14. Room With A View - aside from watching men kiss each other, I am also fond of movies with full frontal made nudity (aside from porn, which...ech, not for me). Room With A View has the most playful, innocent full frontal male nudity scene that's probably ever been filmed, when Reverend Beebe (Simon Callow), George Emerson (Julian Sands) and Freddy Honeychurch (Rupert Graves) decide to have a bathe.

15. The Right Stuff - my favorite scene, quoted in full:
Scott Carpenter: John's right! Now, whether we like it or not, we're public figures. Whether we deserve it or not, people are going to look up to us. We have got a tremendous responsibility here. Alan Shepard: You cannot tell a pilot what he's doing when he's not flying! [Argument continues]
Gus Grissom: Wait a minute, wait a minute!
[turns Glenn toward him]
Gus Grissom: You've got it all wrong, the issue here ain't pussy. The issue here is monkey. John Glenn: What?
Gus Grissom: Us. We are the monkey.
Deke Slayton: What Gus is saying is that we're missing the point. What Gus is saying is that we all heard the rumors that they want to send a monkey up first. Well, none of us wants to think that they're gonna send a monkey up to do a man's work. But what Gus is saying is that what they're trying to do to us is send a man up to do a monkey's work. Us, a bunch of college-trained chimpanzees!
Gus Grissom: Fuckin' A, bubba.
Deke Slayton: Alright, so what Gus is saying is that we've got to change things around here. He's saying that we are pilots. And we know more about what we need to fly this thing than anybody else. So what we have to do is to alter the experiment. And what that comes down to is who is gonna control this thing from here on out.
Gordon Cooper: What Gus is saying here is that we've got to stick together on this deal

16. Serenity - Okay, I can't pick a moment, I just love the hell out of this movie.

17. Miller's Crossing - Albert Finney listening to Danny Boy and then shooting the crap out of the mobsters who are out to get him.

18. Shallow Grave - the final scene - Ewan McGregor is nailed to the floor, but he's got a smile on his face, because he knows where the money is.

19. Rear Window - When Jimmy Stewart introduces his neighbors to Grace Kelly by the nicknames he's given them.

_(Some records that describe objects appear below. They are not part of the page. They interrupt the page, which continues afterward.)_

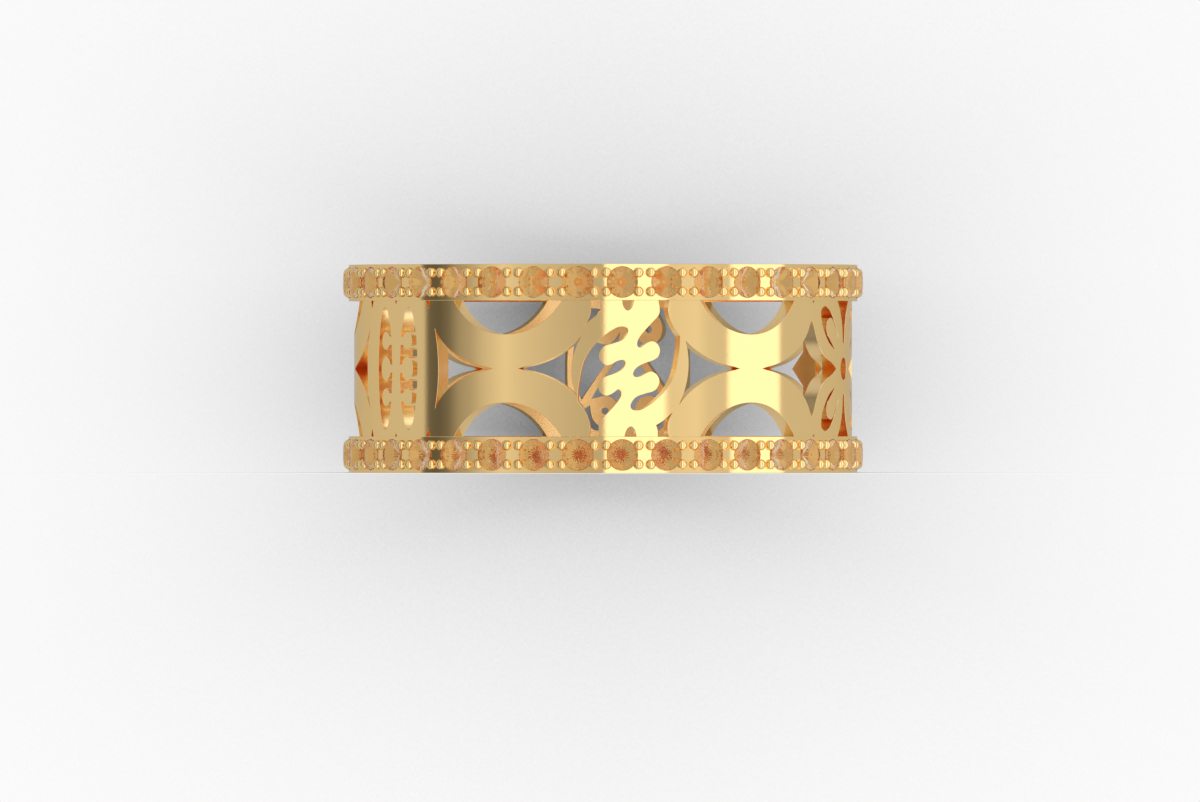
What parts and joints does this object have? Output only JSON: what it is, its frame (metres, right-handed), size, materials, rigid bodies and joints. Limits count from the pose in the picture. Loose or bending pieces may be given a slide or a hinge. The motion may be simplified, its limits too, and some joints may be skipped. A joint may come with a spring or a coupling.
{
  "type": "wide openwork gold ring with two stone rails",
  "caption": "Wide gold finger ring with pierced symbol panels and crescents between two rails of small orange-brown stones.",
  "frame": {"origin": "centre of the lower rail's flat face, on the finger axis, with the ring lying on its side", "axes": "+Z along the finger axis, upwards as the ring lies; -Y towards the side that shows in the picture"},
  "size_m": [0.0222, 0.0222, 0.0088],
  "materials": {
    "gold": "polished 18 carat gold",
    "stone": "faceted and polished"
  },
  "bodies": {
    "root": {"ring_band": "gold", "upper_stones": "stone", "lower_stones": "stone"}
  },
  "joints": []
}
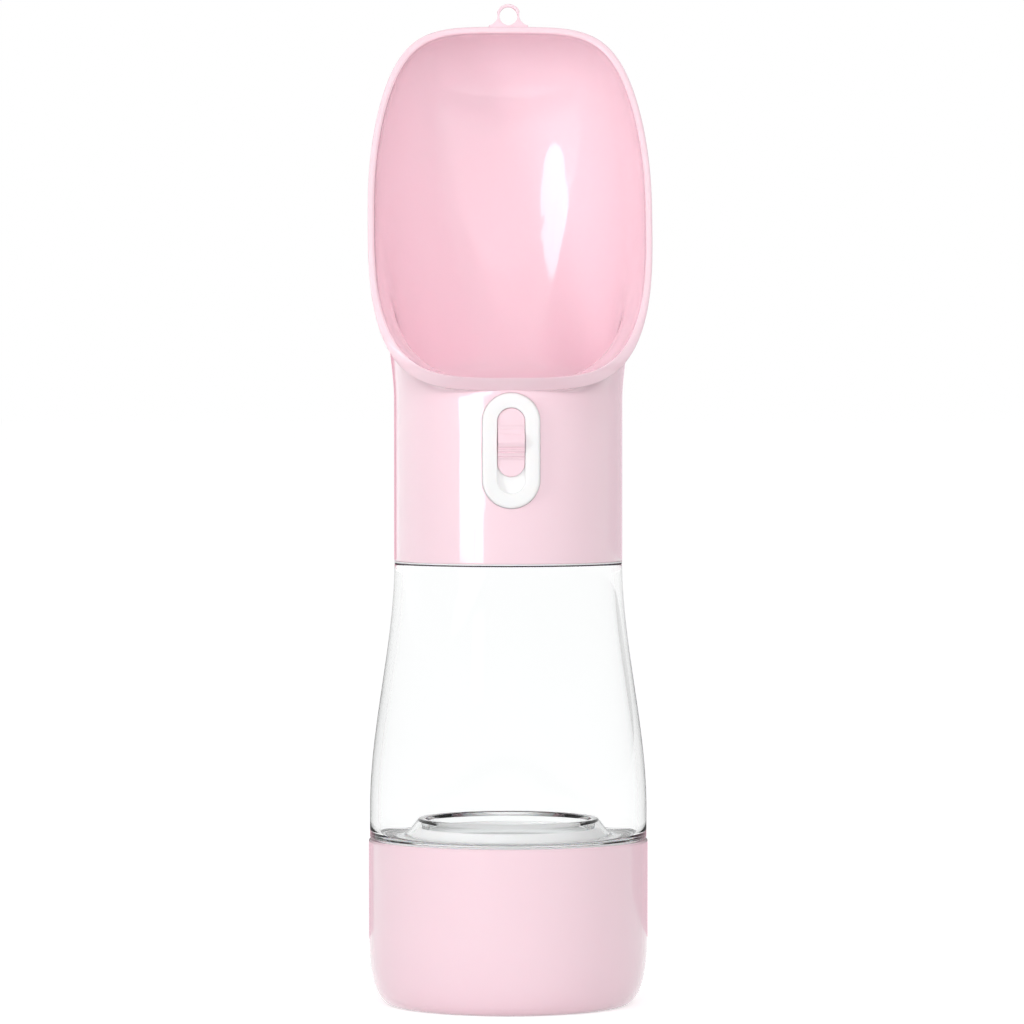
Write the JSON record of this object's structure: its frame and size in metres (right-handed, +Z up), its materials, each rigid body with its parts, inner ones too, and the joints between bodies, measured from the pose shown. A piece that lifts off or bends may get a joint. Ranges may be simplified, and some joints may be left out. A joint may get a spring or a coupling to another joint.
{
  "type": "dog travel water bottle",
  "caption": "Slim travel bottle for dogs: flip-side drinking trough with press valve and lock, clear water bottle and a screw-on food cup below.",
  "frame": {"origin": "centre of the food cup's base, on the surface that it stands on", "axes": "+Z up along the bottle; the trough, the button and its lock face -Y"},
  "size_m": [0.0702, 0.0698, 0.2498],
  "materials": {
    "pink_shell": "glossy",
    "white_plastic": "satin",
    "clear_bottle": "clear",
    "silicone": "matte",
    "steel": "satin"
  },
  "bodies": {
    "food_cup": {"food_cup": "pink_shell"},
    "cup_seal": {"cup_gasket": "silicone"},
    "bottle": {"bottle": "clear_bottle"},
    "neck_seal": {"neck_gasket": "silicone"},
    "head": {"head_shell": "pink_shell", "valve_body": "white_plastic", "chamber_gasket": "silicone", "chamber_cap": "white_plastic", "cap_screws": "steel", "air_vent": "silicone", "stem_o_ring": "silicone", "seal_washer": "steel", "return_spring": "steel", "riser_sleeve": "silicone"},
    "press_button": {"press_button": "white_plastic", "wedge_carrier": "white_plastic"},
    "lock_slider": {"lock_slider": "pink_shell", "lock_plate": "white_plastic"},
    "valve_stem": {"valve_stem": "steel", "stem_follower": "white_plastic", "valve_plug": "silicone", "plug_retainer": "steel"}
  },
  "joints": [
    {"name": "bottle_rise", "type": "slide", "parent": "food_cup", "child": "cup_seal", "axis": [0, 0, 1], "range_m": [0, 0.006]},
    {"name": "bottle_turn", "type": "hinge", "parent": "cup_seal", "child": "bottle", "pos_m": [0, 0, 0.0417], "axis": [0, 0, 1], "range_deg": [0, 720]},
    {"name": "head_rise", "type": "slide", "parent": "bottle", "child": "neck_seal", "axis": [0, 0, 1], "range_m": [0, 0.006]},
    {"name": "head_turn", "type": "hinge", "parent": "neck_seal", "child": "head", "pos_m": [0, 0, 0.1105], "axis": [0, 0, 1], "range_deg": [0, 720]},
    {"name": "button_press", "type": "slide", "parent": "head", "child": "press_button", "axis": [0, 1, 0], "range_m": [0, 0.0025], "stiffness_N_per_m": 400, "springref_m": -0.002},
    {"name": "lock_slide", "type": "slide", "parent": "press_button", "child": "lock_slider", "axis": [0, 0, -1], "range_m": [0, 0.00404]},
    {"name": "valve_open", "type": "slide", "parent": "head", "child": "valve_stem", "axis": [0, 0, -1], "range_m": [0, 0.0025], "deforming": ["return_spring"]}
  ],
  "couplings": [
    {"joint": "bottle_turn", "follows": "bottle_rise", "rad_per_m": 2094.4},
    {"joint": "head_turn", "follows": "head_rise", "rad_per_m": 2094.4},
    {"joint": "valve_open", "follows": "button_press", "ratio": 1}
  ]
}
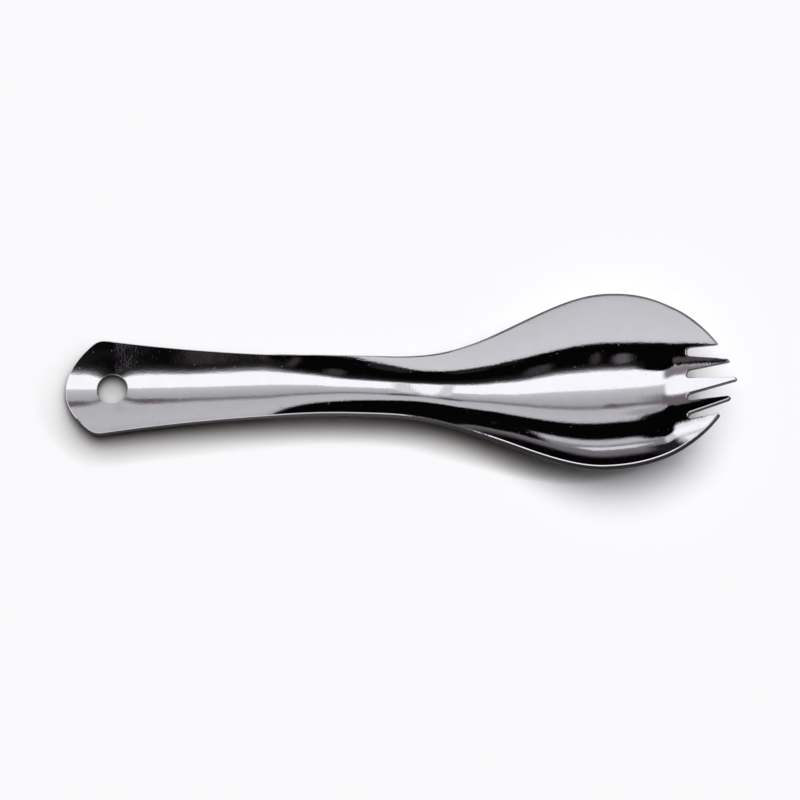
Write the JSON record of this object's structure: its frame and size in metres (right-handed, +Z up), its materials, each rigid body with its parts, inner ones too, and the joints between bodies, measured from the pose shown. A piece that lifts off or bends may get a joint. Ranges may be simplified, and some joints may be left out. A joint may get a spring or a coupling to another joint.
{
  "type": "spork",
  "caption": "Pressed stainless steel spork with a rounded bowl, short tines at its tip and a flared, troughed handle that ends in a hanging hole.",
  "frame": {"origin": "on the table, under the middle of the spork's box; the bowl's floor and the handle's end touch the table", "axes": "+X from the handle's end to the tines, +Z up out of the open side of the bowl, Y across, which the part is symmetric about"},
  "size_m": [0.1599, 0.0446, 0.0136],
  "materials": {
    "polished_steel": "bright polished stainless steel with fine pits and orange peel"
  },
  "bodies": {
    "root": {"pressed_spork": "polished_steel"}
  },
  "joints": []
}
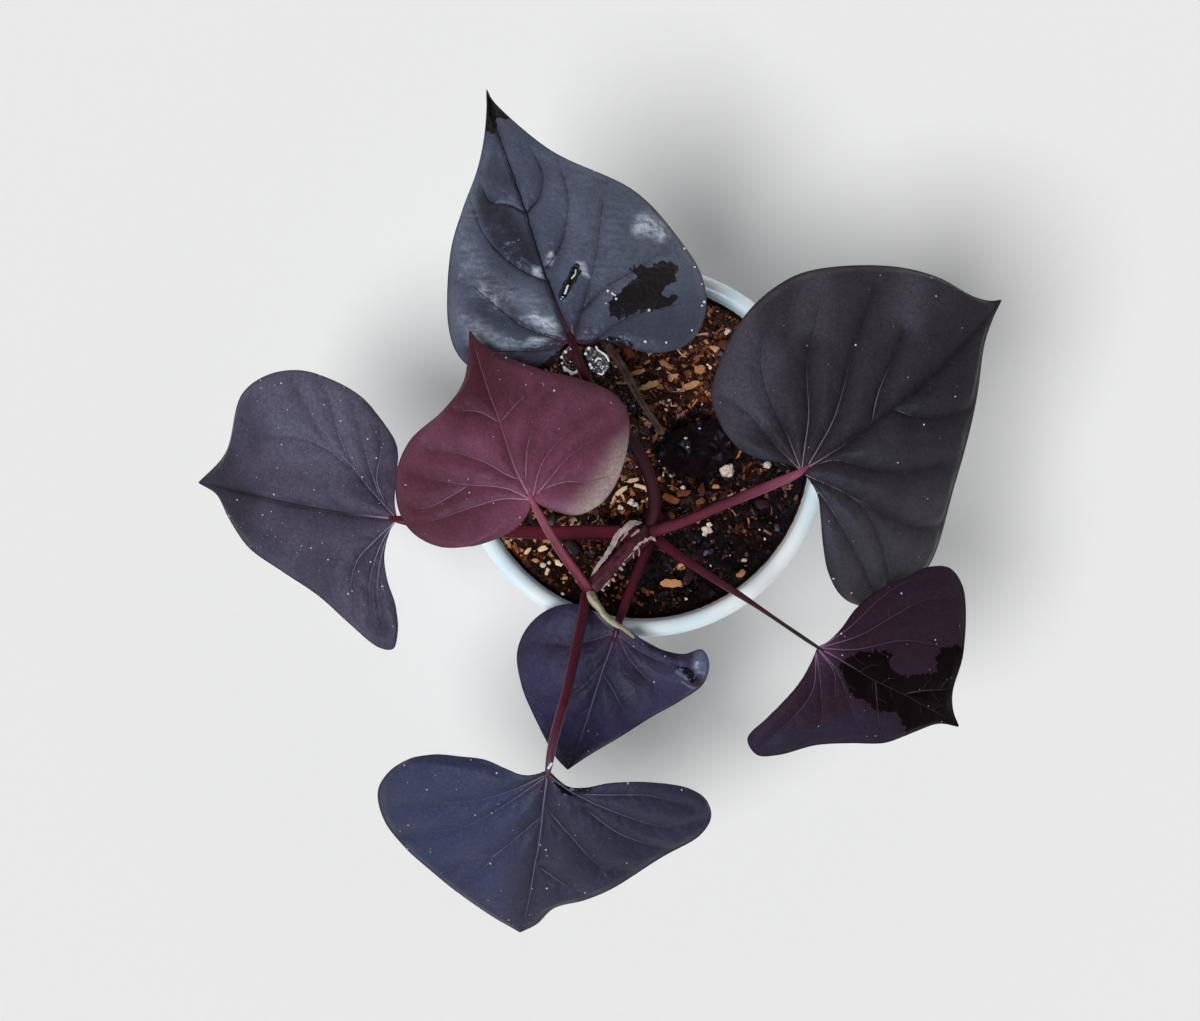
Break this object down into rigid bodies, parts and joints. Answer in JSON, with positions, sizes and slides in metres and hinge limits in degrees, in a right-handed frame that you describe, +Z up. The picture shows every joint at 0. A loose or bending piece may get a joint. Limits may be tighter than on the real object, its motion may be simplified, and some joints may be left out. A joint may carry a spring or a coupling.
{
  "type": "potted sweet potato vine",
  "caption": "Young dark-leaved sweet potato vine with heart-shaped leaves on arching petioles, growing in a small round tapered plastic pot.",
  "frame": {"origin": "centre of the pot's flat underside, where the pot stands", "axes": "+Z up through the pot's axis, +X and +Y across the pot; the largest leaf reaches towards +Y"},
  "size_m": [0.2363, 0.2509, 0.142],
  "materials": {
    "pot_plastic": "moulded white plastic with a faint blue cast, soft gloss",
    "potting_mix": "damp dark composted bark with pale chips, matt",
    "stem": "purple-brown skin of a vine stem, satin",
    "petiole": "smooth crimson leaf stalk, satin",
    "leaf_dark": "blue-black to purple leaf skin, satin with wet spots",
    "leaf_young": "maroon young leaf skin, satin",
    "shoot": "pale yellow-green shoot, satin",
    "bark": "dry grey peeling bark, matt",
    "wilted": "collapsed wet dead leaf, dark and shiny",
    "dead_stalk": "dry brown grooved stalk, matt"
  },
  "bodies": {
    "root": {"pot": "pot_plastic", "potting_mix": "potting_mix", "main_stem": "stem", "petiole_back": "petiole", "petiole_right": "petiole", "petiole_left": "petiole", "petiole_young": "petiole", "petiole_small": "petiole", "petiole_front": "petiole", "petiole_wet": "petiole", "leaf_back": "leaf_dark", "leaf_right": "leaf_dark", "leaf_left": "leaf_dark", "leaf_young": "leaf_young", "leaf_small": "leaf_dark", "leaf_front": "leaf_dark", "leaf_wet": "leaf_dark", "young_shoot": "shoot", "bark_strip": "bark", "wilted_leaf": "wilted", "dead_petiole": "dead_stalk"}
  },
  "joints": []
}
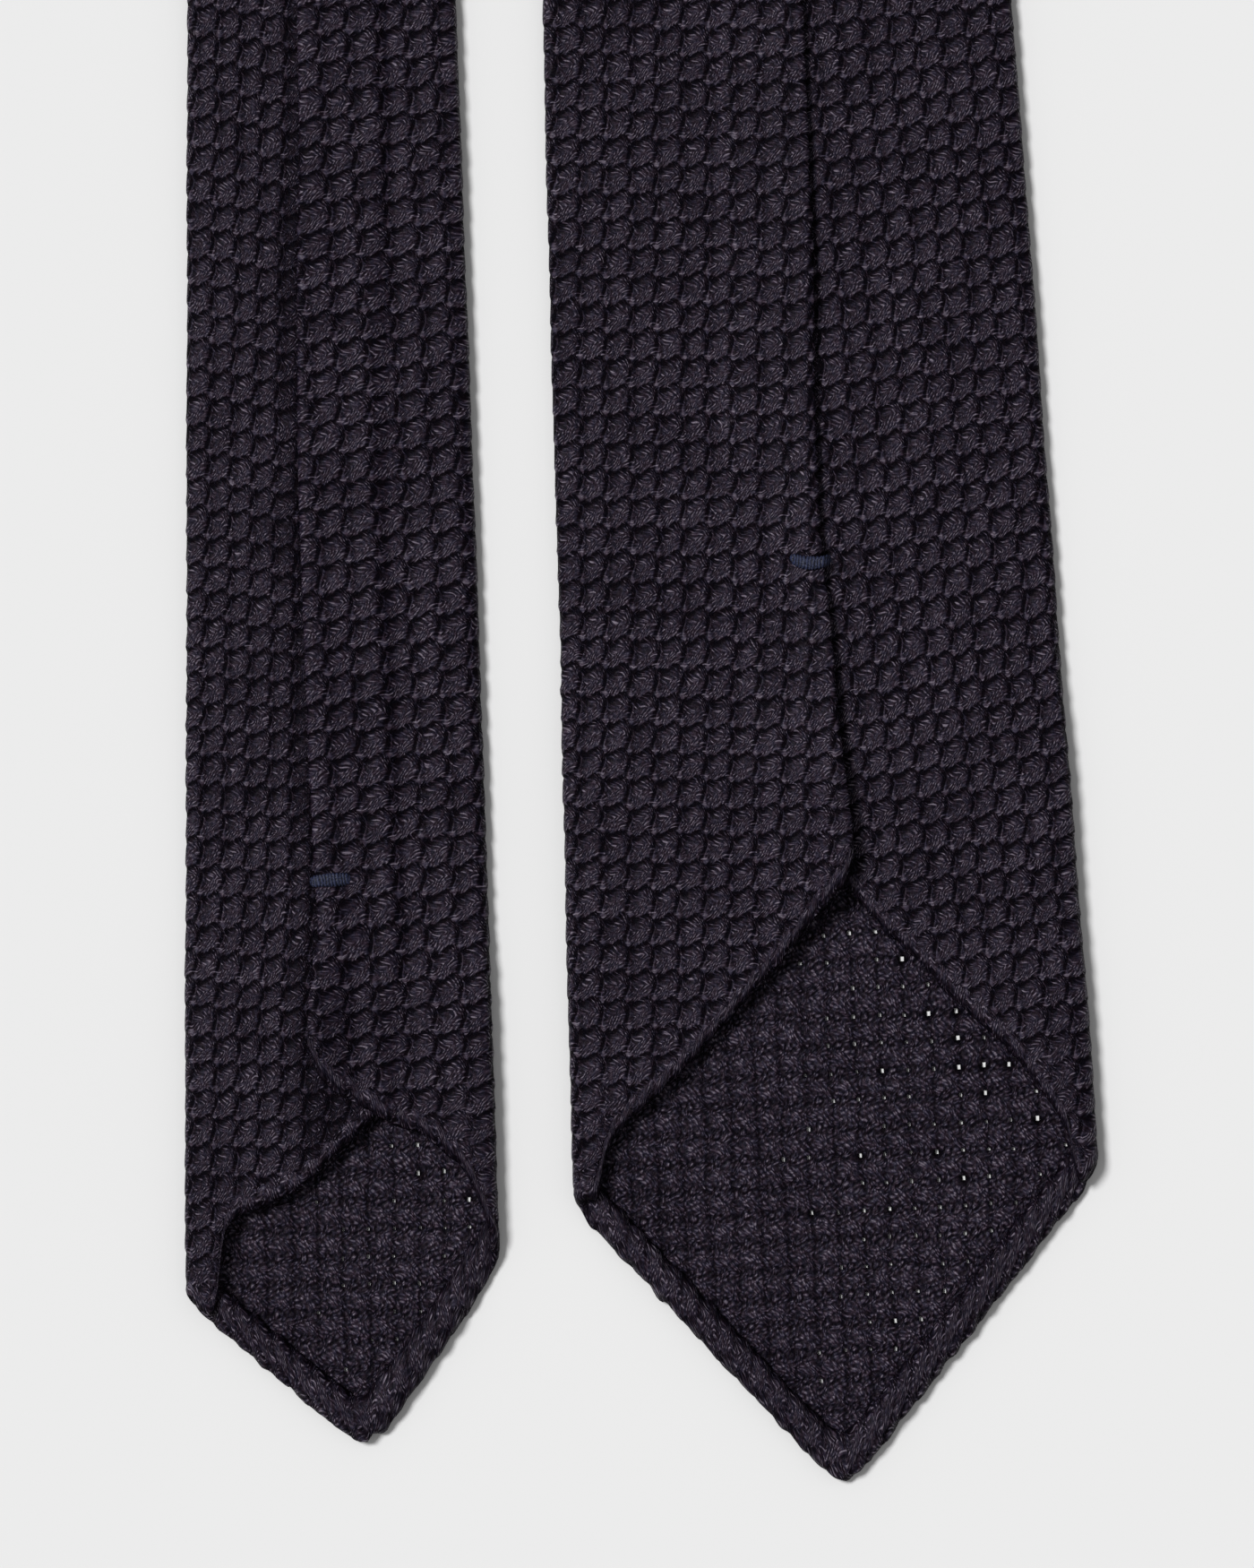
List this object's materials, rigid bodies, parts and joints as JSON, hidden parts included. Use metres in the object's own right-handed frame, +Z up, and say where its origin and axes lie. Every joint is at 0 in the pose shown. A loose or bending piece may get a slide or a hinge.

20. The Dead - that final scene, with the voiceover of the last few paragraphs of Joyce's story.
One by one, we're all becoming shades. Better to pass boldly into that other world, in the full glory of some passion, than fade and wither dismally with age. How long you locked away in your heart the image of your lover's eyes when he told you that he did not wish to live. I've never felt that way myself towards any woman, but I know that such a feeling must be love. Think of all those who ever were, back to the start of time. And me, transient as they, flickering out as well into their grey world. Like everything around me, this solid world itself which they reared and lived in, is dwindling and dissolving. Snow is falling. Falling in that lonely churchyard where Michael Furey lies buried. Falling faintly through the universe and faintly falling, like the descent of their last end, upon all the living, and the dead.